The Krew: [from left] Dave Marrero, Jason Kesler, Ceaser Hernandez, Eduardo Jijon, John York and Giorgio Prisco.
  • The Krew: [from left] Dave Marrero, Jason Kesler, Ceaser Hernandez, Eduardo Jijon, John York and Giorgio Prisco.

"What I was afraid would happen is all these condo places would start popping up and the things that make Plaza Midwood, Plaza Midwood would close and leave because they can't afford the property anymore," Kesler said. "[Prisco's] not down with that.

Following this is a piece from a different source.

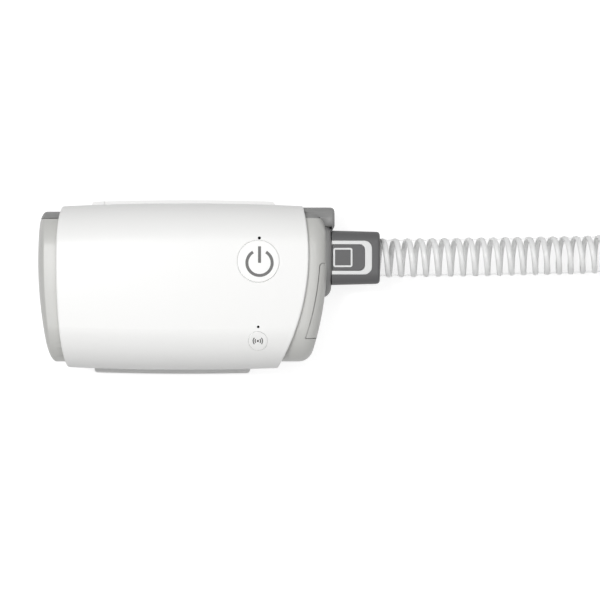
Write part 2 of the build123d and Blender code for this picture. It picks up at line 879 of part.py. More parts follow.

I mean, progress is good but you need to keep the character of the neighborhood here."

With the property safe in Prisco's name, Kesler now refers to those same condos as a "blessing." They've pulled in a lot of steady business for the restaurant.

From here on out, it's only up — literally. Prisco's goal is to add another story to his building one day. He's also been trying out some recipes for a potential barbeque restaurant, but with some fusion, of course.

In the meantime, Prisco is starting a "taco war." For the next few Tuesdays, tacos are $2 each with a drink purchase. He wants to see which taco will be the best seller.

So sit back on a paint-splattered wood booth, or outside on the patio surrounded by whimsical art, and order a taco, or two, or three. Remember, every order is a vote for your favorite. We all have to do our part in the war effort.